The big picture: Pending transactions have become high-stakes bargaining chips, in at least three situations.
Situation 1: TikTok
U.S.-China is the world's most significant trade dispute, and keeps escalating.
- TikTok is hardly the centerpiece, but it has outsized political implications for domestic audiences in both countries. Capitulation will be noticed.
- The latest is President Trump saying that he might just delay the divestiture deadline a bit longer until a trade deal can be worked out — even though the two countries haven't begun formal talks. Would that be legal? Nope. But neither were Trump's two prior extensions.
- One wrinkle is that TikTok's continued existence is complicating life for Trump's FTC lawyers, who are trying to argue that Meta operates a social media monopoly.
Situation 2: Shein
European countries are becoming rope in the tug-of-war between the U.S. and China, and Shein could give Beijing a little leverage with London.
- The fast-fashion giant last week received U.K. approval for its IPO, which would be a huge boon for the London Stock Exchange, but hasn't yet gotten sign-off from Beijing.
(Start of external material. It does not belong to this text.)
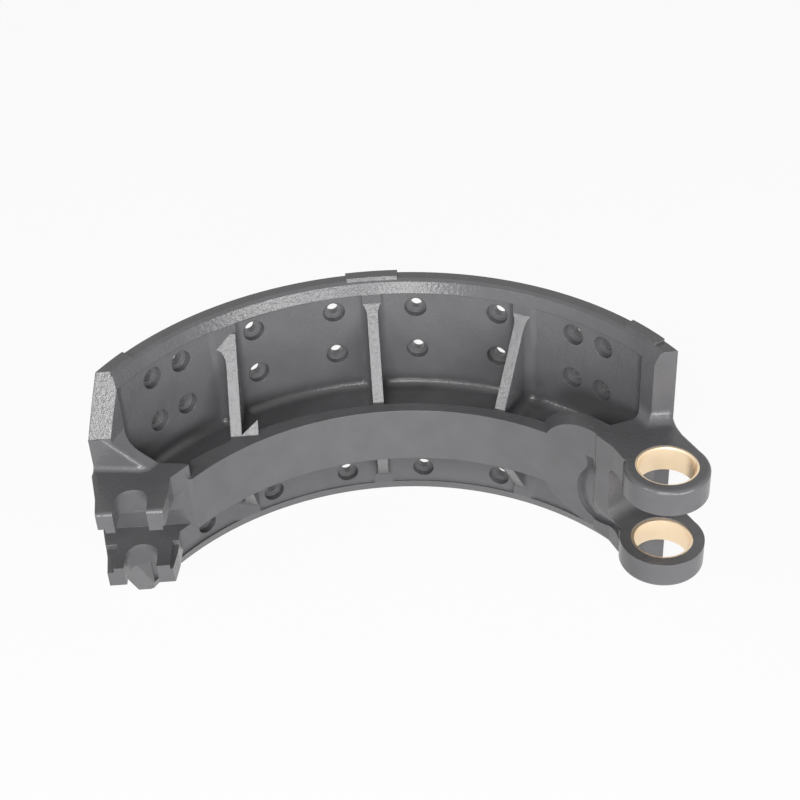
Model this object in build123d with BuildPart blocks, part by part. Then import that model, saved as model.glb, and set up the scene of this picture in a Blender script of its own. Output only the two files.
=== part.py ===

- Shein also got hammered by the Trump administration's removal of the de minimis exemption for Chinese imports, and has said it will raise prices on U.S. consumers beginning later this week.
Situation 3: U.S. Steel
The U.S. and Japan are engaged in bilateral trade talks, although there are unresolved disagreements.
- Much like the TikTok situation, U.S. Steel's fate should be viewed more through a political prism than an economic one. Its agreement to be acquired by Nippon Steel was a topic of conversation earlier this year between Trump and Japanese Prime Minister Shigeru Ishiba, and came up again on Friday when the president was asked about it by reporters.
- "I have great respect for Nippon," Trump replied. "But we want to have U.S. Steel remain in this country."
- In other words, he still opposes the deal (as he has since it was first announced).
- That comment could give U.S. Steel pretext to sue, if Trump blocks the deal after a revived national security review — arguing, as it did after President Biden's initial block — that the outcome was predetermined, regardless of the CFIUS investigation.